In a recent experiment, for example, hackers took over a Jeep Cherokee through the onboard entertainment system while a Wired reporter drove the car on a freeway. The takeover was a planned experiment that exploited existing vulnerabilities in the entertainment system.

But the entertainment system could just as easily have been an iPhone, or other smartphone, which increasingly serve as the entertainment and communication centers in our cars, homes, and offices. If this seems far fetched, consider that in 2010 researchers were able to commandeer a Chevy Impala with a hack that began with a phone call to the OnStar computers and ended with them seizing control of the networked computers that control everything, including brakes and transmission.

Now, imagine adopting a policy that would make it easier for them to do so. That’s the policy law enforcement is pushing, and that's why we should reject it. 

As some of the world's top computer security experts forcefully argued in a paper released in July, crypto backdoors are a terrible idea. Advocates of backdoors create the impression that vulnerabilities can be contained, and access managed – that only the good guys will be able to use the doors.

This is nonsense, disproved by years of research and experience. Managing who can access and use those keys is a logistical and political nightmare and adding the backdoor functionality itself is much more likely to introduce additional vulnerabilities that bad actors can exploit.

Inevitably, malicious hackers will get copies of the keys or exploit new flaws in the much more complicated system, and the vulnerabilities in one device will support attacks on others, endangering personal information, critical infrastructure, and public health and safety. 

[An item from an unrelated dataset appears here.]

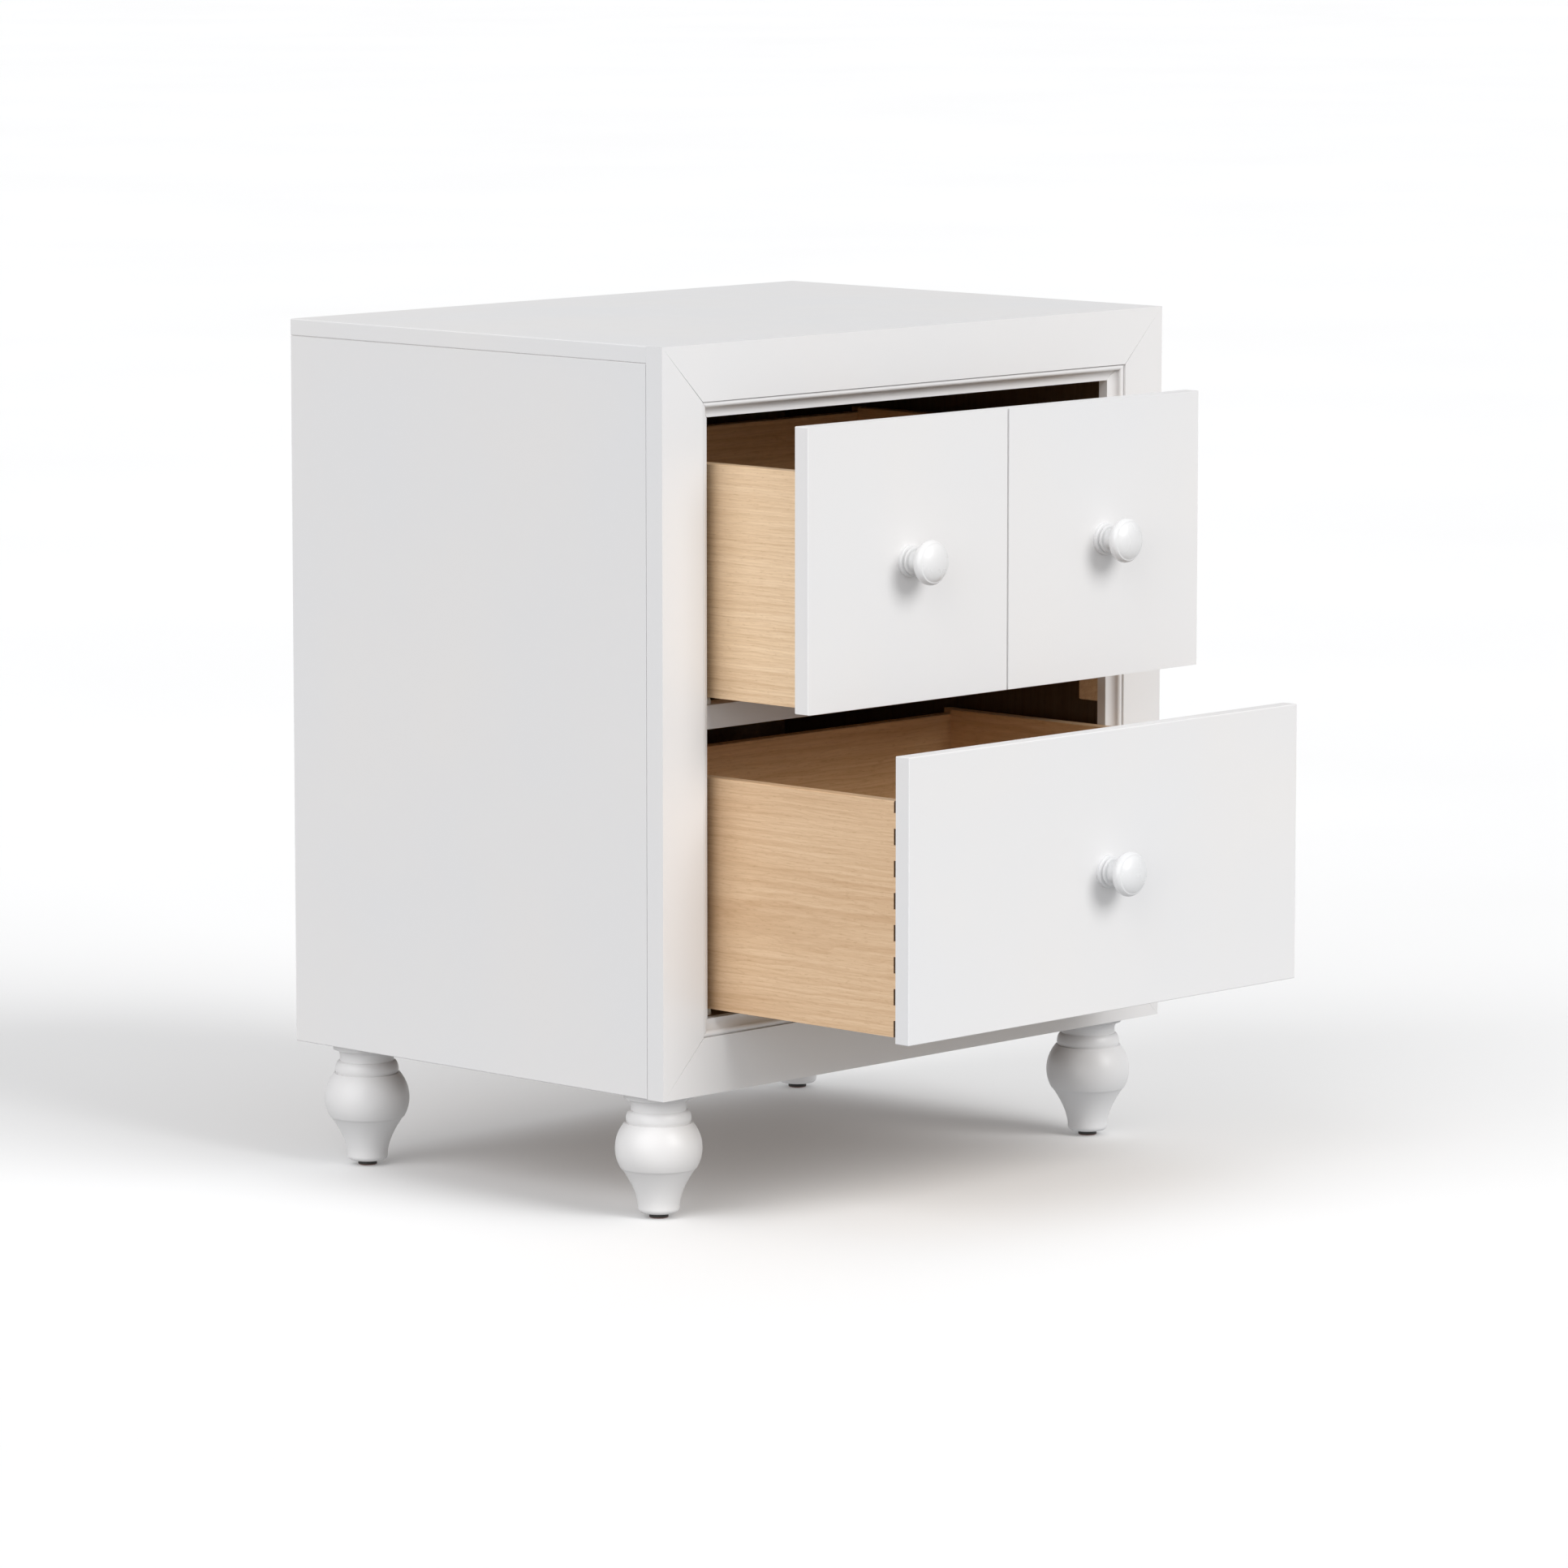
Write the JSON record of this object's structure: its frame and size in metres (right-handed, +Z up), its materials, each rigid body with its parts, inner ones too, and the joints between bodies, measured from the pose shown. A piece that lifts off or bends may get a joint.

Though encryption is poorly understood and often considered a purely technical issue, in fact it's an essential building block of safety and security in the networked world. We need more encryption to reduce the hacks and breaches plaguing individual citizens, corporations, and governments – what’s at risk is far greater than our data and our privacy.

As vice chairman of the Joint Chiefs of Staff Adm. James Winnefeld recently remarked, "We are more vulnerable than any other country in the world, [due to] our dependence on cyber."

He summed up the hard but clear choice we must make, and came down firmly against making it easier for intelligence agencies to open back doors to encrypted files. "We would all win if our networks are more secure," Admiral Winnefeld said.

Like the world’s most experienced cybersecurity experts, the general knows that once the crypto backdoor is opened, it's nearly impossible to keep the bad guys out.

The Obama administration and the British Parliament should step out of the backrooms, abandon backdoors, and come out in support of strong encryption. Public health and safety, and individual privacy all depend upon it. As Winnefeld said, doing so would be a win for us all.

Deirdre K. Mulligan is an associate professor at the School of Information UC Berkeley, and coauthor with Kenneth Bamberger of "Privacy on the Ground: Driving Corporate Behavior in the United States and Europe," just out from MIT Press.